Instruction: All of the material below is to be returned exactly.

Data excerpt:
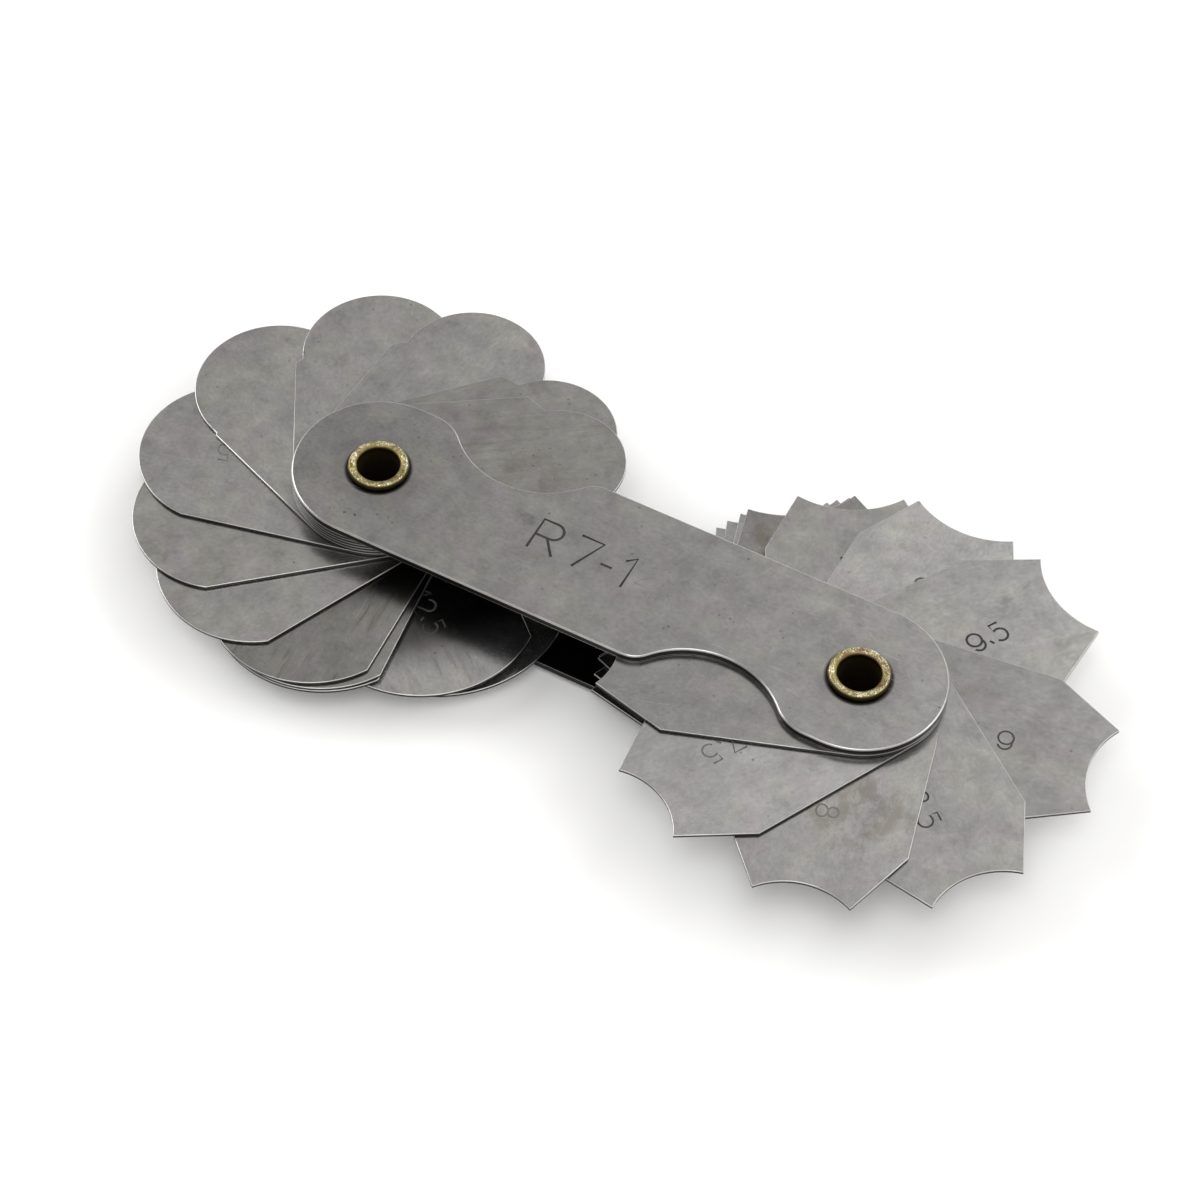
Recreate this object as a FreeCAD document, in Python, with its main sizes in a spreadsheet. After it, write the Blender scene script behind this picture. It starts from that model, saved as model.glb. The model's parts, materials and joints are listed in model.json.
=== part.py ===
import FreeCAD, Part
import math
import os

import Sketcher

# Radius gauge set: two steel side plates held by two hollow brass eyelets, with a stack of
# convex blades on one eyelet and a stack of concave blades on the other.
# Frame: millimetres, +X from the convex eyelet to the concave one, +Z up, origin midway
# between the eyelets on the outer face of the rear plate.

# Driving dimensions
SIZES = {
    # Distance between the two eyelets
    "pivot_spacing": 56.5,
    # Side plates
    "plate_width": 18.5,
    "plate_thickness": 0.9,
    "plate_edge_break": 0.12,
    # Round thumb notch in each long edge of a side plate, and the rounding of its two ends
    "notch_radius": 9.7,
    "notch_depth": 4.7,
    "notch_from_pivot": 12.65,
    "notch_inner_round": 3.0,
    "notch_outer_round": 5.0,
    # Blades
    "blade_count": 16,
    "blade_width": 18.5,
    "blade_thickness": 0.4,
    "blade_gap": 0.03,
    "first_radius": 7.0,
    "radius_rise": 0.5,
    # From the end of a folded blade to the middle of the holder
    "fold_clearance": 1.75,
    # Concave blades: depth of the arc, and length of the sloped sides behind the tips
    "concave_depth": 1.7,
    "concave_slope_length": 7.3,
    # Convex blades narrower than the sheet: straight part behind the arc, shoulder slope
    "finger_straight": 0.8,
    "shoulder_angle": 50.0,
    # Eyelets
    "eyelet_bore": 4.5,
    "eyelet_wall": 0.4,
    "lip_overhang": 0.65,
    "lip_height": 0.75,
    "lip_bevel": 0.375,
    # Radial clearances round an eyelet's tube
    "plate_hole_gap": 0.03,
    "blade_hole_gap": 0.05,
}

# Directions of the opened blades, in degrees from +X, from the smallest radius, at the
# front plate, to the largest, at the rear plate
CONVEX_FAN = (34.0, 47.0, 86.5, 119.5, 159.0, 193.5, 221.0, 245.8,
              273.5, 277.1, 276.9, 318.2, 101.0, 131.0, 329.5, 166.0)
CONCAVE_FAN = (199.5, 242.2, 283.2, 322.0, 7.0, 57.5, 89.0, 116.5,
               128.0, 129.5, 132.5, 135.0, 181.0, 184.5, 178.5, 187.0)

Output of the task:
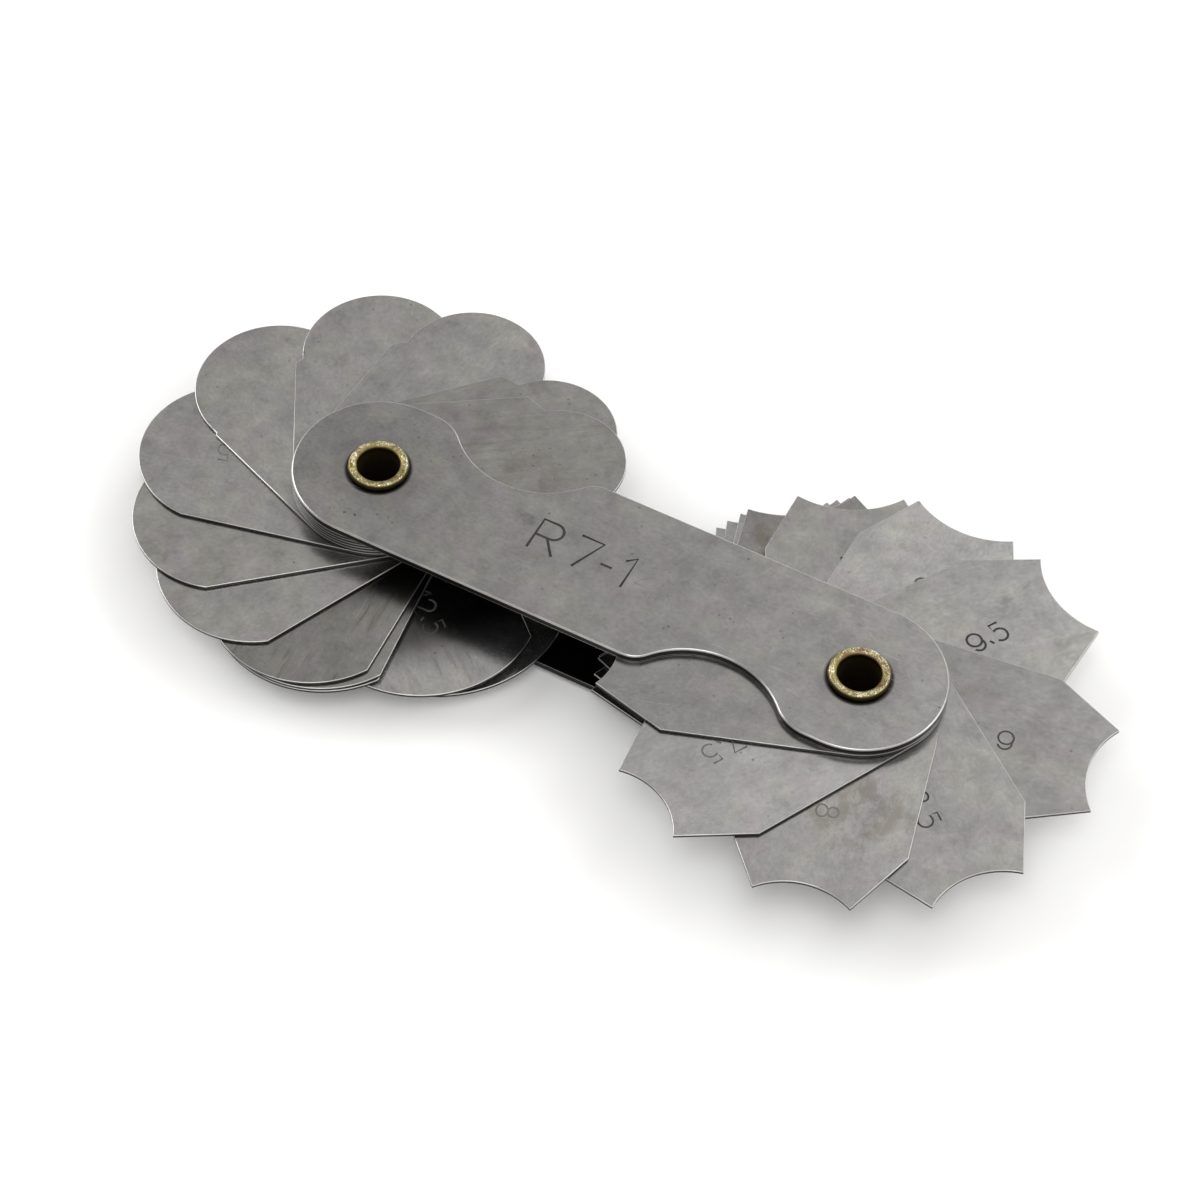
Recreate this object as a FreeCAD document, in Python, with its main sizes in a spreadsheet. After it, write the Blender scene script behind this picture. It starts from that model, saved as model.glb. The model's parts, materials and joints are listed in model.json.
=== part.py ===
import FreeCAD, Part
import math
import os

import Sketcher

# Radius gauge set: two steel side plates held by two hollow brass eyelets, with a stack of
# convex blades on one eyelet and a stack of concave blades on the other.
# Frame: millimetres, +X from the convex eyelet to the concave one, +Z up, origin midway
# between the eyelets on the outer face of the rear plate.

# Driving dimensions
SIZES = {
    # Distance between the two eyelets
    "pivot_spacing": 56.5,
    # Side plates
    "plate_width": 18.5,
    "plate_thickness": 0.9,
    "plate_edge_break": 0.12,
    # Round thumb notch in each long edge of a side plate, and the rounding of its two ends
    "notch_radius": 9.7,
    "notch_depth": 4.7,
    "notch_from_pivot": 12.65,
    "notch_inner_round": 3.0,
    "notch_outer_round": 5.0,
    # Blades
    "blade_count": 16,
    "blade_width": 18.5,
    "blade_thickness": 0.4,
    "blade_gap": 0.03,
    "first_radius": 7.0,
    "radius_rise": 0.5,
    # From the end of a folded blade to the middle of the holder
    "fold_clearance": 1.75,
    # Concave blades: depth of the arc, and length of the sloped sides behind the tips
    "concave_depth": 1.7,
    "concave_slope_length": 7.3,
    # Convex blades narrower than the sheet: straight part behind the arc, shoulder slope
    "finger_straight": 0.8,
    "shoulder_angle": 50.0,
    # Eyelets
    "eyelet_bore": 4.5,
    "eyelet_wall": 0.4,
    "lip_overhang": 0.65,
    "lip_height": 0.75,
    "lip_bevel": 0.375,
    # Radial clearances round an eyelet's tube
    "plate_hole_gap": 0.03,
    "blade_hole_gap": 0.05,
}

# Directions of the opened blades, in degrees from +X, from the smallest radius, at the
# front plate, to the largest, at the rear plate
CONVEX_FAN = (34.0, 47.0, 86.5, 119.5, 159.0, 193.5, 221.0, 245.8,
              273.5, 277.1, 276.9, 318.2, 101.0, 131.0, 329.5, 166.0)
CONCAVE_FAN = (199.5, 242.2, 283.2, 322.0, 7.0, 57.5, 89.0, 116.5,
               128.0, 129.5, 132.5, 135.0, 181.0, 184.5, 178.5, 187.0)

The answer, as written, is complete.